Ask HN: Why do engineers hate Jira? - stewartma
======
nwah1
Probably the majority of any hate has little to do with any specific software
and more to do with the general concept of trying to have business people
assert any kind of authority or set any kind of goals at all, and hatred of
such attempts may get transferred to the software by accident.

Relatedly, specific attempts at enforcing certain business-centric processes
like Scrum and Agile would be upsetting for the same reason, and for the
additional reason of requiring bureaucratic overhead and social interaction,
which engineers want to minimize at all cost.

Businesses wishing to enforce such things is completely understandable from
their perspective, and the continual search for some kind of workable process
is an iterative thing. But probably those places that lean very heavily on the
side of process and surveillance have gone too far.
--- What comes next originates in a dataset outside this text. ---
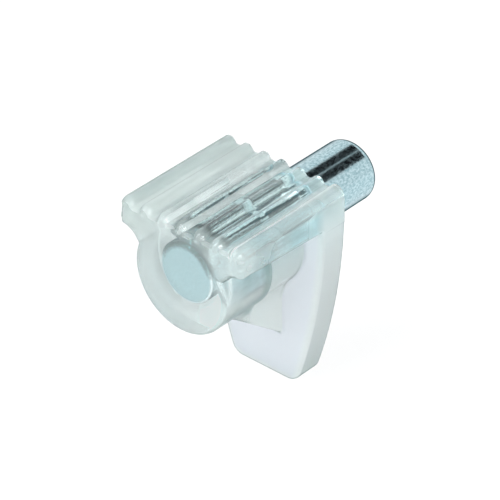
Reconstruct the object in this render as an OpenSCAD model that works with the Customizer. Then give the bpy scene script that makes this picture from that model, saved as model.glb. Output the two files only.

Setting and meeting medium
and long-term objectives would be the thing to optimize for, instead of
obsessing about process or ultra-short term task items.

------
andymoe
Because of the ridiculous workflows that many companies use it to impose on
teams for no good reason. Also, the API is atrocious, slow and poorly
documented and you DO NOT want to know what some government orgs are using it
for.

------
vikashkoushik
A lot of the hate for JIRA from what I've seen is in terms of its performance,
time taken to load a page, for example. I bet it's not just the speed though.
I'm curious to know if anyone could share more details.

------
kuhhk
I don't hate it, but given a choice I wouldn't use it. It's not very
intuitive. I felt like I was wasting time trying to deal with it, and never
exactly sure why it wasn't working, rather than getting stuff done. My next
project used Trello (only for Kanban-related activities) and I was much more
productive.

------
kick
Jira is frankly just bad software. It's unintuitive, proprietary, vulnerable
software.

They made it as a replacement for Bugzilla, but for everything it competes
with Bugzilla on, Bugzilla wins.